__EXERCISE REQUIREMENTS__.
In the listing below, find the line with "back = np.stack([flap_place[:, 0], y, z], -1)", then repeat exactly every line from the top through that one.

Start

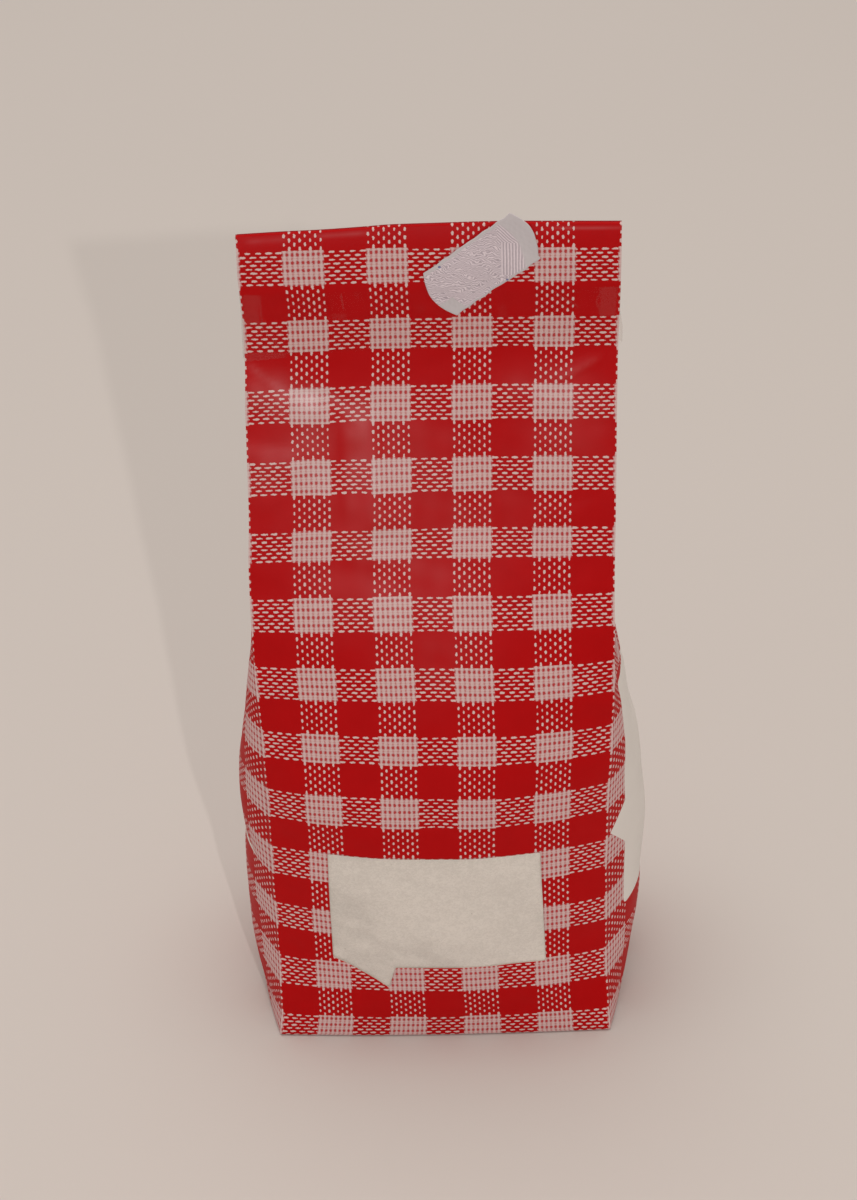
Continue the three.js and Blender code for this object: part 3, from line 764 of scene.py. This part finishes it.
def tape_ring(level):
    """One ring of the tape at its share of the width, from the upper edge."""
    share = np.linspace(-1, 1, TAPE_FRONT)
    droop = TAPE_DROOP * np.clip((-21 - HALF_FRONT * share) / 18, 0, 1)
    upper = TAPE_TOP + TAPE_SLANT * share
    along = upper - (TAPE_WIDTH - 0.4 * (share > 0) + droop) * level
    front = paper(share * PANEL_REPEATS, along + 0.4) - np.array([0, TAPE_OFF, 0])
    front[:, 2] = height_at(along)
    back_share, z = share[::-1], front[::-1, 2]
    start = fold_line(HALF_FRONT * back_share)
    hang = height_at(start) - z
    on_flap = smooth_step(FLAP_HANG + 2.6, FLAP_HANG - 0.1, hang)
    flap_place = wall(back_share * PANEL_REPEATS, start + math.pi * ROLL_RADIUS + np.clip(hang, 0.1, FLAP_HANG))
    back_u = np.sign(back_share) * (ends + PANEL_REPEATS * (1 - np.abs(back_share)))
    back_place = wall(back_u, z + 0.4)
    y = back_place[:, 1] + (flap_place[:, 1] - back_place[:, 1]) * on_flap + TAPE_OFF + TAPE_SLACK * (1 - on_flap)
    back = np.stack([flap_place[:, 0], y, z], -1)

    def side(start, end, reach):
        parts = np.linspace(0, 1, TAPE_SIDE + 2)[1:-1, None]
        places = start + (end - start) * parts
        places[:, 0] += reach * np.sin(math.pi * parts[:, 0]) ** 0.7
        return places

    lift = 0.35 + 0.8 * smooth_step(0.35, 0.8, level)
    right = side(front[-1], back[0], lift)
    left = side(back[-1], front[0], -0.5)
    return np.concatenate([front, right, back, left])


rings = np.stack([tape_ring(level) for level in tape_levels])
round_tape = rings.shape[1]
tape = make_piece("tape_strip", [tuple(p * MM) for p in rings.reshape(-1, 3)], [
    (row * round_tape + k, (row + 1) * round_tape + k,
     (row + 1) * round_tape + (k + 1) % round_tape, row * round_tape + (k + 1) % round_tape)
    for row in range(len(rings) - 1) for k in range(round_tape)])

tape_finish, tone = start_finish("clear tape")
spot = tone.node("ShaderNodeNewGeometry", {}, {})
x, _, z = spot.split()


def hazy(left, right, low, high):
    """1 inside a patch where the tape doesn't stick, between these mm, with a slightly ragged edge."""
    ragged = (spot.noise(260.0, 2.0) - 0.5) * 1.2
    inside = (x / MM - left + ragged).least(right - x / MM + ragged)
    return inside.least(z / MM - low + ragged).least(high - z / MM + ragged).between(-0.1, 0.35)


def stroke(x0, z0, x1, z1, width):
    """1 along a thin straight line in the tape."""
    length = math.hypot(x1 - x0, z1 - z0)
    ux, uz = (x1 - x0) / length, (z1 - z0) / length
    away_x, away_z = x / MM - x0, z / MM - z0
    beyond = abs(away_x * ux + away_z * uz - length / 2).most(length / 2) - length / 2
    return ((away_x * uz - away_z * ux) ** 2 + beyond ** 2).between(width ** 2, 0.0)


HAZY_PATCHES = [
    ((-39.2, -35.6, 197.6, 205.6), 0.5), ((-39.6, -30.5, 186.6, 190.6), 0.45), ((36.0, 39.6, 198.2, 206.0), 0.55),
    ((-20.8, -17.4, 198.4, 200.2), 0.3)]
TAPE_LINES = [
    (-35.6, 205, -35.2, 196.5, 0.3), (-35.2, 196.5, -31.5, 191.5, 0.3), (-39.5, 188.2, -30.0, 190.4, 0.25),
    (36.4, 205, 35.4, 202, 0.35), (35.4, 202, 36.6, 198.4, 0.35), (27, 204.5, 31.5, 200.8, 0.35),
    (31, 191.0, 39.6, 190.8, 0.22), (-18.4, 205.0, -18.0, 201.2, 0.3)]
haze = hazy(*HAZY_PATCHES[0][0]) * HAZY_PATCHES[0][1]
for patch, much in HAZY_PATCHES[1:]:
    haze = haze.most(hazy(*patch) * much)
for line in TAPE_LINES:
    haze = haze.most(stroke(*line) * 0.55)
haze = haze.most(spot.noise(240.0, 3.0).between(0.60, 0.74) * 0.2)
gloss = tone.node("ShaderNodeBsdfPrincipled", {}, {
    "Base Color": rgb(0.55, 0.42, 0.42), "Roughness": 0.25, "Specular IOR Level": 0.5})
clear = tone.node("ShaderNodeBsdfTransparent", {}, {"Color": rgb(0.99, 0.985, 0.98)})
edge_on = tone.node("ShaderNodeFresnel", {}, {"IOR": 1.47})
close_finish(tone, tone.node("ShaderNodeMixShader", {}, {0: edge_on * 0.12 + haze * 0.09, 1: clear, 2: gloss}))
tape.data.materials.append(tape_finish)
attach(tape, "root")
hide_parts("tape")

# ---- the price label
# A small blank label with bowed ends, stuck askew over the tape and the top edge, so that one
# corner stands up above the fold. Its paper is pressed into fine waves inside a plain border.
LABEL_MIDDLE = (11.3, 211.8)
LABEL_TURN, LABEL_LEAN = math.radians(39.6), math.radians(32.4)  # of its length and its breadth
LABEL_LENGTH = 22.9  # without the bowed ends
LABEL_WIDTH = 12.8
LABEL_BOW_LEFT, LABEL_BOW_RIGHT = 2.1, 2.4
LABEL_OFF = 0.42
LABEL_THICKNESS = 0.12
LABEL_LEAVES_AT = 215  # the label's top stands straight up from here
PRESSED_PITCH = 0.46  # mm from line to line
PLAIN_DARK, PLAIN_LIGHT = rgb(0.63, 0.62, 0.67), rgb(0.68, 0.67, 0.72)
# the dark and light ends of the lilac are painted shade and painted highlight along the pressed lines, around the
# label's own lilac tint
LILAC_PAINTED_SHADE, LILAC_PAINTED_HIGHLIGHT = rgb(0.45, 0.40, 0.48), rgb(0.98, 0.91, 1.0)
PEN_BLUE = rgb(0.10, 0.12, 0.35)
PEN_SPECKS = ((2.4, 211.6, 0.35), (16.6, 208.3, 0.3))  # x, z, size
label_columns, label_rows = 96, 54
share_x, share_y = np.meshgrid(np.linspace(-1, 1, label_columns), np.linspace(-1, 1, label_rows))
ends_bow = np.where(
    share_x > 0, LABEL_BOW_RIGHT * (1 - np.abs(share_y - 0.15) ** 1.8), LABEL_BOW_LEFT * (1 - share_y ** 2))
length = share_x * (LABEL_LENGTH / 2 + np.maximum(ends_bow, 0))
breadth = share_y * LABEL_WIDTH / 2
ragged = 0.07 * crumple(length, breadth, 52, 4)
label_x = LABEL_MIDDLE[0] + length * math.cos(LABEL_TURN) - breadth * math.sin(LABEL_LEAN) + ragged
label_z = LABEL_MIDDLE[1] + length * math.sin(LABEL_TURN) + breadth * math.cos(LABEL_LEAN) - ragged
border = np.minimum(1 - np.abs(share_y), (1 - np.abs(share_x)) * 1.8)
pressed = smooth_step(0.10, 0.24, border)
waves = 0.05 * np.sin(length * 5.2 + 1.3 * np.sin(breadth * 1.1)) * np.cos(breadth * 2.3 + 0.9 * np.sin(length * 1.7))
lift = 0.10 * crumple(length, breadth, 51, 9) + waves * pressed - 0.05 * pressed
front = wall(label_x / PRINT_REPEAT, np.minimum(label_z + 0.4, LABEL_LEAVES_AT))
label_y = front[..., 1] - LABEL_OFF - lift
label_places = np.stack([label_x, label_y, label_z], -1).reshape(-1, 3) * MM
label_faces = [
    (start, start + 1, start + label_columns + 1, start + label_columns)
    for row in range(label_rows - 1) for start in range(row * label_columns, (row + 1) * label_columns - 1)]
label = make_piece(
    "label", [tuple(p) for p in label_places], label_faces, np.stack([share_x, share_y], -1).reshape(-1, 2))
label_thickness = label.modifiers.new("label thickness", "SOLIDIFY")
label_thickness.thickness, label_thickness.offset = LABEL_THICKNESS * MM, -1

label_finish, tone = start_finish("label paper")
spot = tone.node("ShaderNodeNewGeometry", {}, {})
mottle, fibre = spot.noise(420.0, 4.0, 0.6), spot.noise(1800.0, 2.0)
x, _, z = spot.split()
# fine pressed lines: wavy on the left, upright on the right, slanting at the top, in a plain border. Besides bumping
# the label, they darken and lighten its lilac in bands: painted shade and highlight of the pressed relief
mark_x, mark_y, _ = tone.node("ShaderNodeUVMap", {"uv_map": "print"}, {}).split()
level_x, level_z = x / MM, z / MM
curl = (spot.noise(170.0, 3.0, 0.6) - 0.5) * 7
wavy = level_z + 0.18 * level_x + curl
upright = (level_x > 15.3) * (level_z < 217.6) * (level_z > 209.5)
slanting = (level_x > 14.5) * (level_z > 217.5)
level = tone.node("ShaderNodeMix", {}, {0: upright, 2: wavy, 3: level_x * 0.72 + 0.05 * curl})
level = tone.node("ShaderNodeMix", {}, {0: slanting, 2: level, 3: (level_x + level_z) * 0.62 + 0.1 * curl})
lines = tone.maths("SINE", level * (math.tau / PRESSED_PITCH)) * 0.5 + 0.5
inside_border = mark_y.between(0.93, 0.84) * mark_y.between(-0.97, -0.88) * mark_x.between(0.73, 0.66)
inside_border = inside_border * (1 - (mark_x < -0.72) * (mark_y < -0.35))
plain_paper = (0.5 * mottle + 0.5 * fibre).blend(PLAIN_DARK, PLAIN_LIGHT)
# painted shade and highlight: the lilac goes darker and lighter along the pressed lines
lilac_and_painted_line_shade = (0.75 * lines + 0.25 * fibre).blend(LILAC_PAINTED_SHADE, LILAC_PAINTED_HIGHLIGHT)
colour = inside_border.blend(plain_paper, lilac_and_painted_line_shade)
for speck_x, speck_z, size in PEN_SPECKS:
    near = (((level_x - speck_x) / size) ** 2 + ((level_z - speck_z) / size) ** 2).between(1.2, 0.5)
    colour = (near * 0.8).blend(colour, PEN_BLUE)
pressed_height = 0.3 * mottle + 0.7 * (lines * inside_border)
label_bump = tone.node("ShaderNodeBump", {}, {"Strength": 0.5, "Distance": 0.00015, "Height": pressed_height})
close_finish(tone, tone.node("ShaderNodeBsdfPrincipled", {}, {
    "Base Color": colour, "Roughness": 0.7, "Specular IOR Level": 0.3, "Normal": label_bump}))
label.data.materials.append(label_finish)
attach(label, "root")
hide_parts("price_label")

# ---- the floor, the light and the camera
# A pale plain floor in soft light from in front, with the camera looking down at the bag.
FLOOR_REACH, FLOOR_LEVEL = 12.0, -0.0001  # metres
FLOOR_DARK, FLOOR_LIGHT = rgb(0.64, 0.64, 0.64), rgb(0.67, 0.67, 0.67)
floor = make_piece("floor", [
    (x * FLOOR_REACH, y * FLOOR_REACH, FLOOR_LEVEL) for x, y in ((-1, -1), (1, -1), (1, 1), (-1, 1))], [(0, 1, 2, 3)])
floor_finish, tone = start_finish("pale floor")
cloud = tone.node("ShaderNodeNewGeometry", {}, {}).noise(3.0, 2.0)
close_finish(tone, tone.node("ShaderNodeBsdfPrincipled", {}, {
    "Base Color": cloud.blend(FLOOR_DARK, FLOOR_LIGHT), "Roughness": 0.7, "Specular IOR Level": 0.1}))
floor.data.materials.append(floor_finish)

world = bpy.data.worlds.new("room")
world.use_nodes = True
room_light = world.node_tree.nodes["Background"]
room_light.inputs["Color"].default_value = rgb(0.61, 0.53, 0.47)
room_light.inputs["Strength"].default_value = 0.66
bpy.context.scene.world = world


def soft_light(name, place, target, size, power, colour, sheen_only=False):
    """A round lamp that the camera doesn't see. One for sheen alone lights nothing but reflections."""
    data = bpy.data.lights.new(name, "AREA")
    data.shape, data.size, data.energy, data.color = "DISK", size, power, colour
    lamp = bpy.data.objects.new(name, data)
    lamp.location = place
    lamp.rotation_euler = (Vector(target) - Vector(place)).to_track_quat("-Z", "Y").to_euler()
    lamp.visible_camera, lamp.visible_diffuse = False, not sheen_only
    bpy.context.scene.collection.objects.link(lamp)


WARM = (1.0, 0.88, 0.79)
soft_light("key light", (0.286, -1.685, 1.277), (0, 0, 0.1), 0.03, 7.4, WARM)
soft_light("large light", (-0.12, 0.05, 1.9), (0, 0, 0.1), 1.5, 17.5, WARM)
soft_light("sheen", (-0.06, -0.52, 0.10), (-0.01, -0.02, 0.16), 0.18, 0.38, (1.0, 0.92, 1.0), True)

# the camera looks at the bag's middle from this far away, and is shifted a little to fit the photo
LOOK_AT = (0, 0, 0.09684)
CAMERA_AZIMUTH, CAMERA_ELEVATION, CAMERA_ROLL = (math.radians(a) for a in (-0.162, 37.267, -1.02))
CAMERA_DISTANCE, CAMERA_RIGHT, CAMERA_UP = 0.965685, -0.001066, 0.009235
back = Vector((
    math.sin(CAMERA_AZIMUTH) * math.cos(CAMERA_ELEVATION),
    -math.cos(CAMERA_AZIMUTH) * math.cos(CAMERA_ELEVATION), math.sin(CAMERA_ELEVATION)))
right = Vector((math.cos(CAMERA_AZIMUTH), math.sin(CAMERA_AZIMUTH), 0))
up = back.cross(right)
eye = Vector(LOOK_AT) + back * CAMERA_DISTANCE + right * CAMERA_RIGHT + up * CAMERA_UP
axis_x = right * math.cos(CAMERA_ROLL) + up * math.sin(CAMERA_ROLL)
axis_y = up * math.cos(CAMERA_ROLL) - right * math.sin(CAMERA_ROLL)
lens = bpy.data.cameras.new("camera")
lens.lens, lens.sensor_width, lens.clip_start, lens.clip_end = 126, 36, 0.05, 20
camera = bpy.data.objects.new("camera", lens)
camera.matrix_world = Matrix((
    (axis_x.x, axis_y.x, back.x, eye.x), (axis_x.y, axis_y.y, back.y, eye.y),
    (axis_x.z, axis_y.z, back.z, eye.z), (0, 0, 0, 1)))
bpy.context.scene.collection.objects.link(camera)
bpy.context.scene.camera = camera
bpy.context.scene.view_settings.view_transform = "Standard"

End

__THE REPLY__.
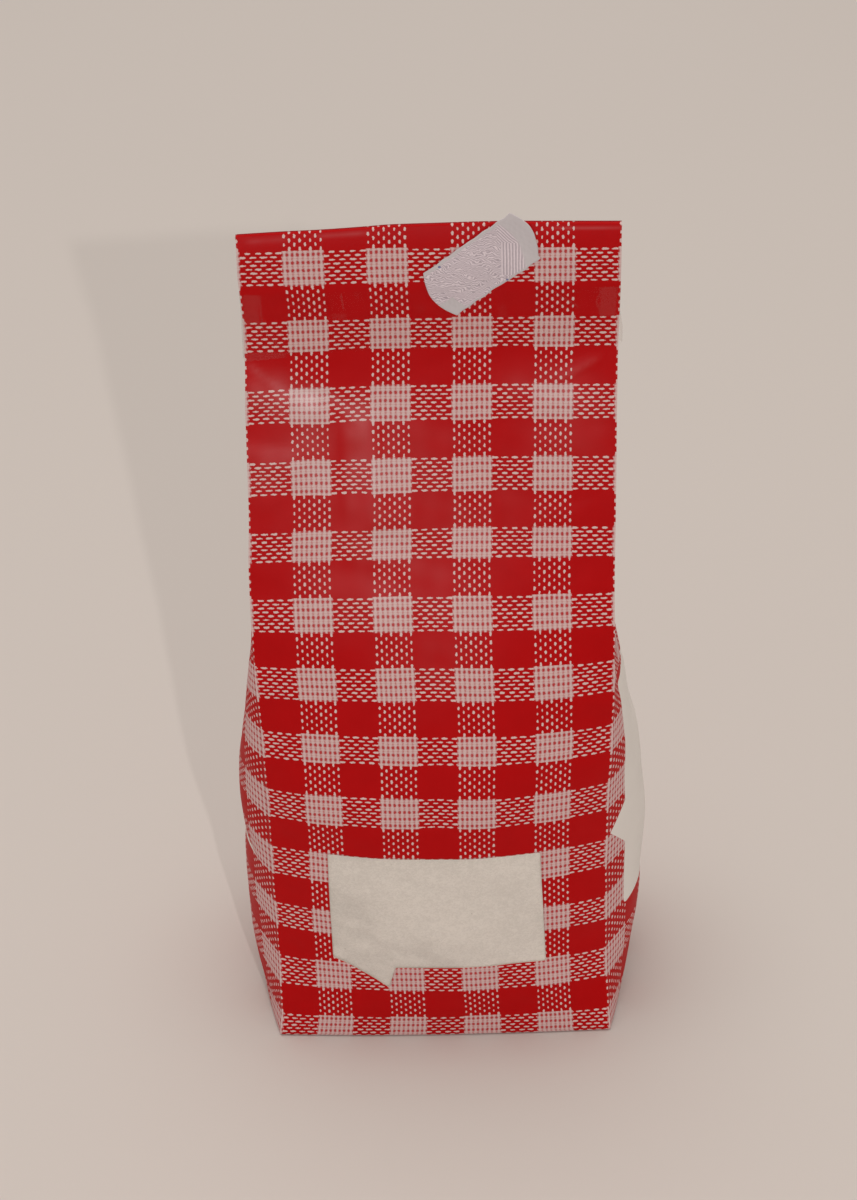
Continue the three.js and Blender code for this object: part 3, from line 764 of scene.py. This part finishes it.
def tape_ring(level):
    """One ring of the tape at its share of the width, from the upper edge."""
    share = np.linspace(-1, 1, TAPE_FRONT)
    droop = TAPE_DROOP * np.clip((-21 - HALF_FRONT * share) / 18, 0, 1)
    upper = TAPE_TOP + TAPE_SLANT * share
    along = upper - (TAPE_WIDTH - 0.4 * (share > 0) + droop) * level
    front = paper(share * PANEL_REPEATS, along + 0.4) - np.array([0, TAPE_OFF, 0])
    front[:, 2] = height_at(along)
    back_share, z = share[::-1], front[::-1, 2]
    start = fold_line(HALF_FRONT * back_share)
    hang = height_at(start) - z
    on_flap = smooth_step(FLAP_HANG + 2.6, FLAP_HANG - 0.1, hang)
    flap_place = wall(back_share * PANEL_REPEATS, start + math.pi * ROLL_RADIUS + np.clip(hang, 0.1, FLAP_HANG))
    back_u = np.sign(back_share) * (ends + PANEL_REPEATS * (1 - np.abs(back_share)))
    back_place = wall(back_u, z + 0.4)
    y = back_place[:, 1] + (flap_place[:, 1] - back_place[:, 1]) * on_flap + TAPE_OFF + TAPE_SLACK * (1 - on_flap)
    back = np.stack([flap_place[:, 0], y, z], -1)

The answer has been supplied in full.